New York, Feb 6 (IANS) A fatty diet provided our early human ancestors with the nutrition to develop bigger brains, finds a study challenging the widely held view that eating meat was the critical factor in setting the stage for the evolution of humans.
The study by Yale University researchers argued that our early ancestors acquired a taste for fat by eating marrow scavenged from the skeletal remains of large animals that had been killed and eaten by other predators.
"Our ancestors likely began acquiring a taste for fat four million years ago, which explains why we crave it today," said lead author Jessica Thompson, anthropologist at Yale.
"The reservoirs of fat in the long bones of carcasses were a huge calorie package on a calorie-poor landscape. That could have been what gave an ancestral population the advantage it needed to set off the chain of human evolution," she added.
While focusing on fat over meat may seem like a subtle distinction, the difference is significant, Thompson said.
The nutrients of meat and fat are different, as are the means required to access them. Meat eating is traditionally paired with the manufacturing of sharp, flaked-stone tools, while obtaining fat-rich marrow only required smashing bones with a rock, Thompson noted.
The fat hypothesis also predates by more than one million years most evidences for even basic tool making of simple stone flakes.
Scientists ought to begin looking for evidence of bone-smashing behaviour in early human ancestors, Thompson said.

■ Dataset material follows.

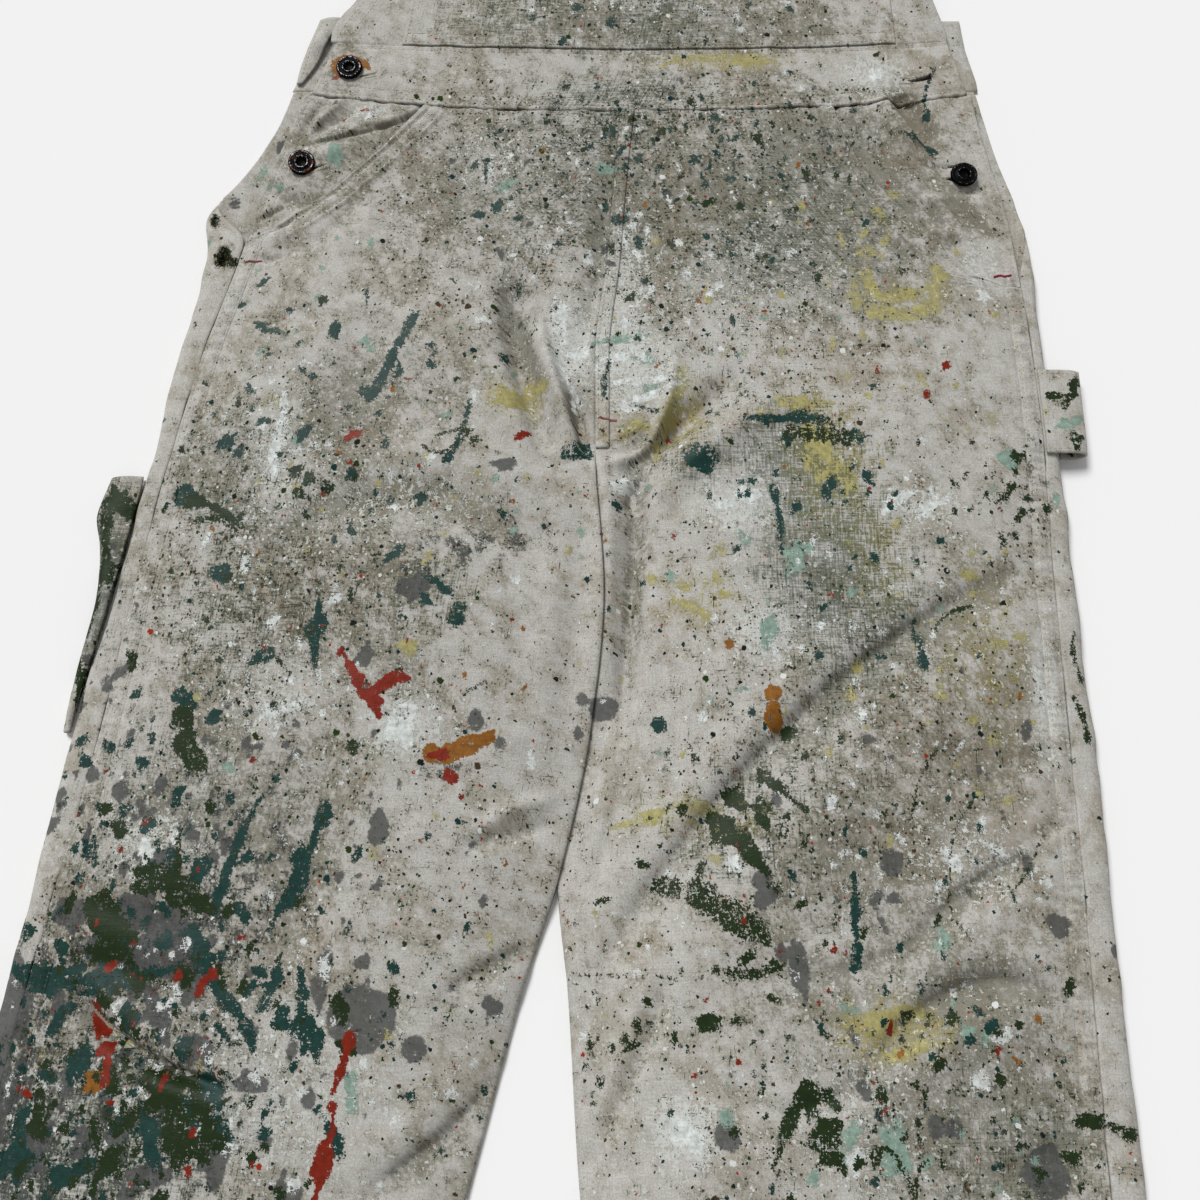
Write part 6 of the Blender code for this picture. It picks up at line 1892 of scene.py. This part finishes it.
STANDS_FOR = {
    "cloth_front_leg_left": "front_leg_left", "cloth_front_leg_right": "front_leg_right",
    "cloth_back_leg_left": "back_leg_left", "cloth_back_leg_right": "back_leg_right",
    "seam_out_left": "outseam_left", "seam_out_right": "outseam_right", "seam_fly": "fly_strip",
    "cloth_hip_left": "hip_left", "cloth_hip_right": "hip_right",
    "cloth_hem_left": "hem_left", "cloth_hem_right": "hem_right",
    "cloth_waistband": "waistband_front", "cloth_bib": "bib", "patch_bib_pocket": "bib_pocket",
    "cloth_waistband_back": "waistband_back", "cloth_placket": "placket_left",
    "patch_rule_pocket": "rule_pocket", "loop_hammer": "hammer_loop",
    "strap_cloth_left": "strap_left", "strap_cloth_right": "strap_right",
}
drill_finish = drill("spattered_cotton_drill")
for name, node in STANDS_FOR.items():
    thing = shells[name].thing
    share = next((value for key, value in CLEANER.items() if name.startswith(key)), 1.0)
    grain_map(name)
    if name in HOLES:
        cut_openings(name)
    soil(thing, share)
    thing.data.materials.append(drill_finish)
    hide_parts(node)
print("pieces of cloth", len(STANDS_FOR))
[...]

For the study, reported in the Current Anthropology journal, the team reviewed evidence that a craving for marrow could have fuelled not just a growing brain size, but the quest to go beyond smashing bones with rocks to make more sophisticated tools and to hunt large animals.
The new paper presents a new hypothesis, going back about four million years, to the Pliocene.
The hypothesis offers an explanation for how the human ancestor may have garnered the extra calories needed to foster a larger brain, long before there was evidence for controlled fire, which could have mitigated the problem of bacteria in rotting, scavenged meat, the researchers said.